España perdió, sí. Pero lo que volvió a perder Morata fue otra batalla contra el juicio feroz del aficionado sin rostro. De inmediato, resurgió la duda sobre su continuidad como capitán de La Roja, con voces más pendientes del fallo que de los goles marcados, como si el fútbol fuera una ciencia exacta y no un ejercicio permanente de imperfección. Y en medio del revuelo, una frase del delantero cayó como una piedra en el agua mansa: "Ahora solo pienso en mis compañeros y en lo que ha pasado hoy. Las cosas hay que pensarlas con tranquilidad, pero claro que es una posibilidad que no esté en septiembre". ¿Despedida en clave baja? ¿Una pausa necesaria?

Mientras tanto, en el mundo real, ese que no tiene marcador ni árbitros, Morata encontró en su familia (y en su medio millón al mes) el único escudo que no se derrumba. Alice Campello, su esposa y madre de sus hijos, reaccionó con firmeza ante el alud de odio que se abalanzó sobre el futbolista. "En la vida todos nos equivocamos. Ninguno excluido", escribió la empresaria italiana en redes sociales. Y añadió con la templanza de quien conoce el barro y las estrellas: "Me encantaría ver la vida de cada una de las personas que está criticando un fallo y ver lo perfecto que lo hacen todo".
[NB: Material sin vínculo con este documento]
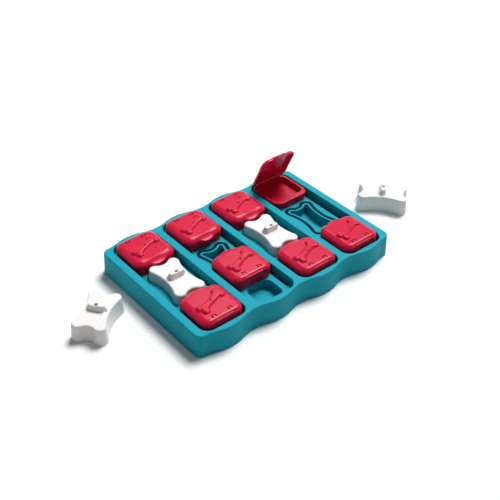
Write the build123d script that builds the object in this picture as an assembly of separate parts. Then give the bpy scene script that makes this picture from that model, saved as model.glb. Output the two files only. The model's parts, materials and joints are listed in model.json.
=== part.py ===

Desde su casa en Estambul, donde viven desde que Morata fichó por el Galatasaray, Alice ha defendido a su marido como una leona. Su voz se alzó por encima del ruido: "Lo que sí tiene importancia es la persona que uno es en la vida. Y en eso ganas a todos". A punto de celebrar ocho años de matrimonio, su relación atraviesa un momento de calma serena, esa que solo se alcanza tras haber navegado juntos por la tormenta. Porque ellos saben lo que es la tormenta: años atrás, Morata lidió con una depresión profunda, ansiedad y ataques de pánico que le hicieron tambalearse hasta en su rol como padre. "No era capaz de mirar a mis hijos a los ojos. ¡Me daba vergüenza!", confiesa en su documental, con una crudeza que no buscaba pena, sino luz para otros.

Aquella época dejó cicatrices, pero también lecciones. "Hubo un día que explotó. Le vi peor que nunca", recordó Alice. El punto de inflexión llegó cuando Álvaro, con más coraje del que exige tirar un penalti, pidió ayuda. Llamó a su mujer, a sus amigos, a sus entrenadores, y les dijo la verdad: que no estaba bien. Y así empezó a estarlo.